## BRIEF
Extract each line bearing the word "name".

## DATA EXTRACT
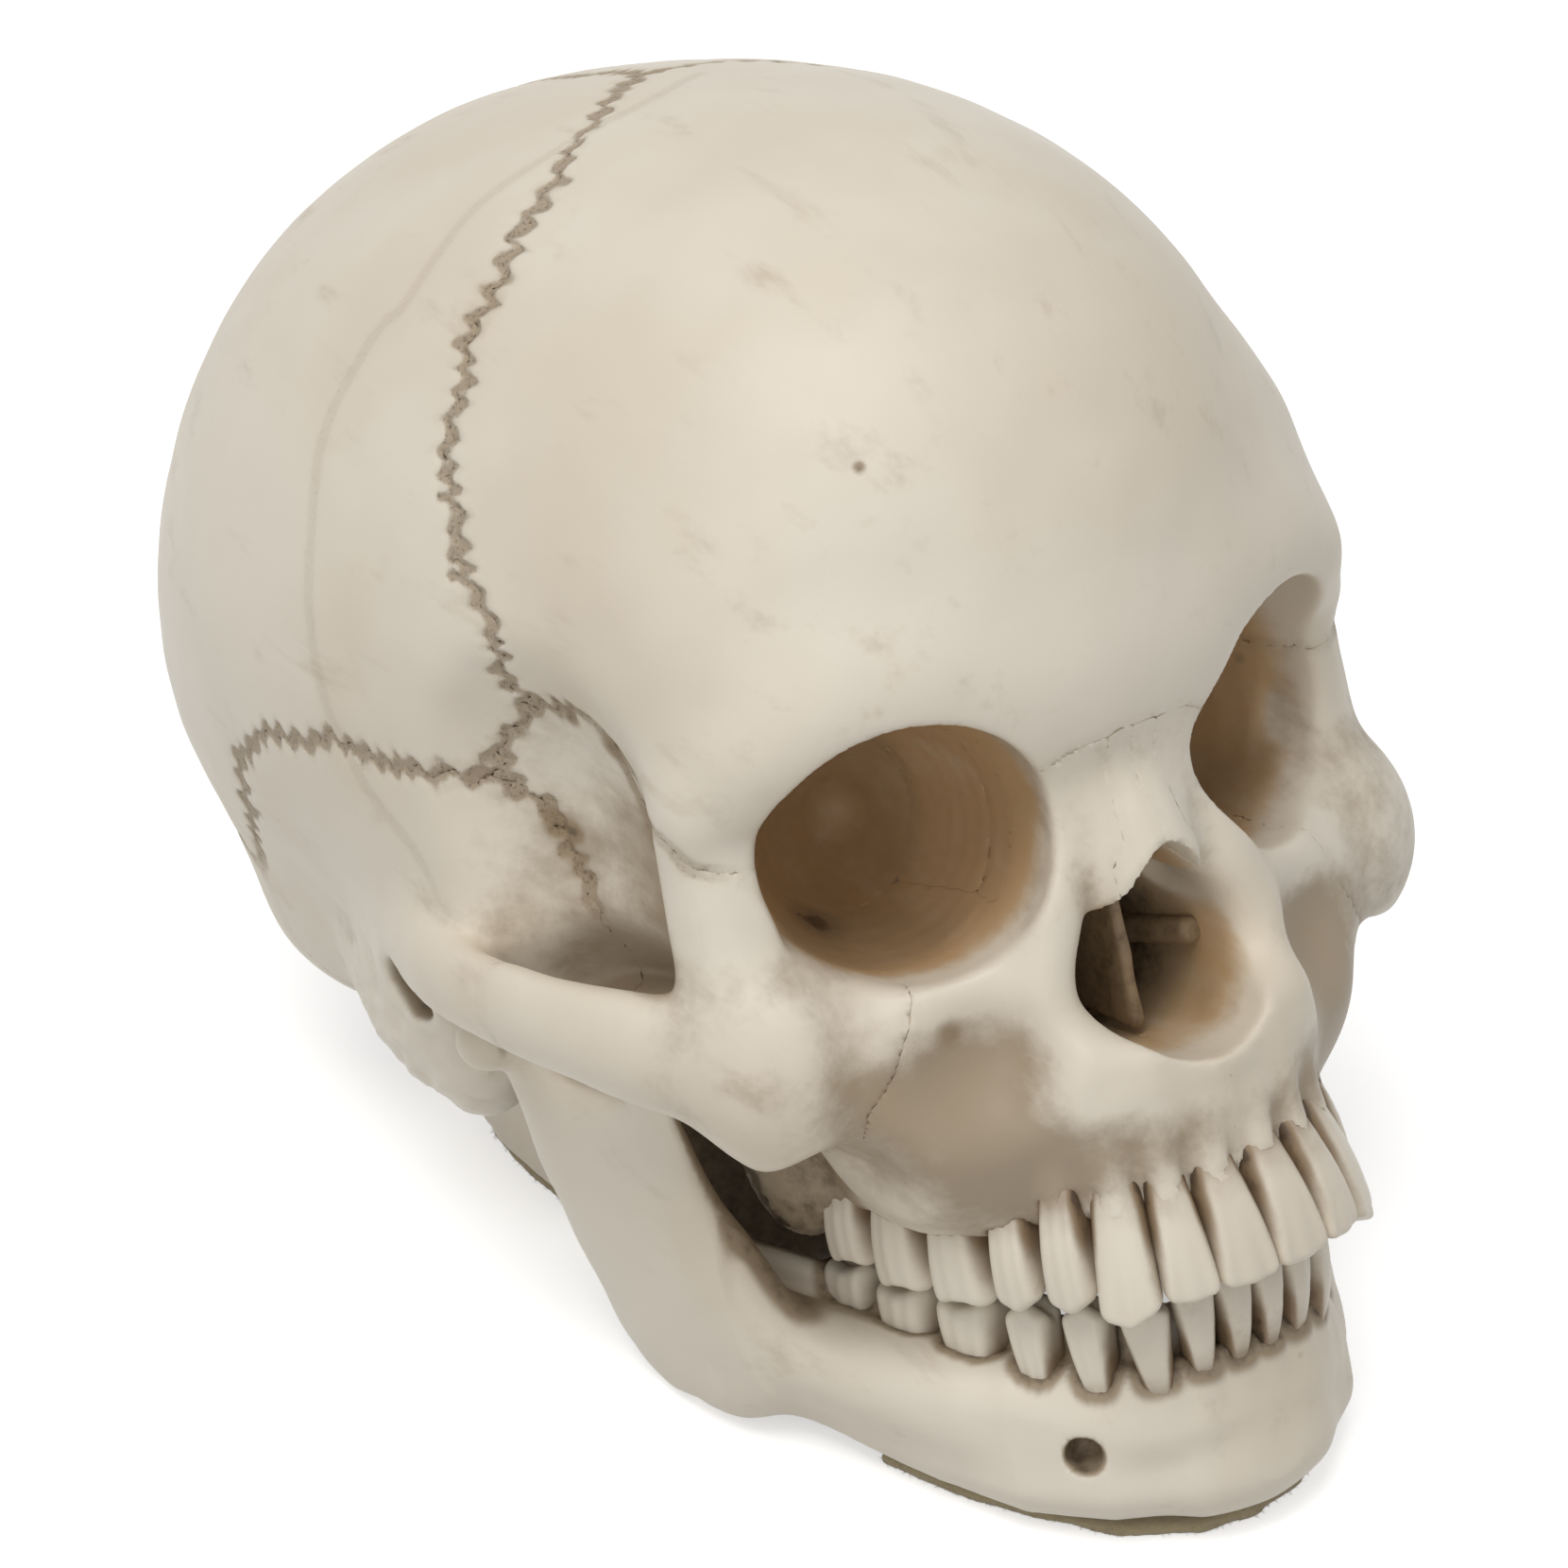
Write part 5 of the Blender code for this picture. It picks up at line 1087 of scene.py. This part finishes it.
t = FIBRE_TREE
given = t.nodes.new("NodeGroupInput")
upright = node(t, "ShaderNodeSeparateXYZ", {0: t.nodes.new("GeometryNodeInputNormal").outputs[0]}).outputs[2]
steep = maths(t, "ABSOLUTE", upright, 0.0)
on_edge = node(t, "FunctionNodeCompare", {"A": steep, "B": 0.6}, data_type="FLOAT", operation="LESS_THAN")
strewn = node(t, "GeometryNodeDistributePointsOnFaces", {
    "Mesh": given.outputs["Pad"], "Selection": on_edge.outputs[0], "Density": given.outputs["Density"],
    "Seed": given.outputs["Seed"]})
hair = node(t, "GeometryNodeMeshCone", {"Vertices": 3, "Radius Bottom": given.outputs["Thickness"],
                                        "Depth": given.outputs["Length"]})
leaning = node(t, "FunctionNodeRandomValue", {0: (-1.0, -1.0, -3.1), 1: (1.0, 1.0, 3.1),
                                              "Seed": given.outputs["Seed"]}, data_type="FLOAT_VECTOR")
lean = node(t, "FunctionNodeEulerToRotation", {0: leaning.outputs[0]})
turned_aside = node(t, "FunctionNodeRotateRotation", {
    "Rotation": strewn.outputs["Rotation"], "Rotate By": lean.outputs[0]}, rotation_space="LOCAL")
planted = node(t, "GeometryNodeInstanceOnPoints", {
    "Points": strewn.outputs["Points"], "Instance": hair.outputs["Mesh"],
    "Rotation": turned_aside.outputs[0]})
real = node(t, "GeometryNodeRealizeInstances", {0: planted.outputs[0]})
dyed = node(t, "GeometryNodeSetMaterial", {"Geometry": real.outputs[0], "Material": given.outputs["Felt"]})
node(t, "NodeGroupOutput", {0: dyed.outputs[0]})
SOCKETS = {item.name: item.identifier for item in t.interface.items_tree if item.in_out == "INPUT"}
FIBRES = {"Density": 2.0e6, "Length": 0.0009, "Thickness": 0.00005, "Seed": 7, "Felt": felt}
for name, body in (("neck_felt_pad", "cranium"), ("jaw_felt_pad", "jaw")):
    places, quads = softened(name, 0.12, 43, grain=0.5)
    pad = placed(f"{name}_cut", places, quads, felt, {})
    fibres = pad.modifiers.new("fibres", "NODES")
    fibres.node_group = FIBRE_TREE
    for label, value in FIBRES.items():
        fibres[SOCKETS[label]] = value
    bpy.context.view_layer.update()
    seen_from = bpy.context.evaluated_depsgraph_get()
    fuzz_mesh = bpy.data.meshes.new_from_object(pad.evaluated_get(seen_from))
    pad.modifiers.remove(fibres)
    fuzz_edge = bpy.data.objects.new(f"{name}_fibres", fuzz_mesh)
    scene.collection.objects.link(fuzz_edge)
    for piece in (pad, fuzz_edge):
        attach(piece, body)
    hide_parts(name)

## OUTPUT
SOCKETS = {item.name: item.identifier for item in t.interface.items_tree if item.in_out == "INPUT"}
for name, body in (("neck_felt_pad", "cranium"), ("jaw_felt_pad", "jaw")):
    places, quads = softened(name, 0.12, 43, grain=0.5)
    pad = placed(f"{name}_cut", places, quads, felt, {})
    fuzz_edge = bpy.data.objects.new(f"{name}_fibres", fuzz_mesh)
    hide_parts(name)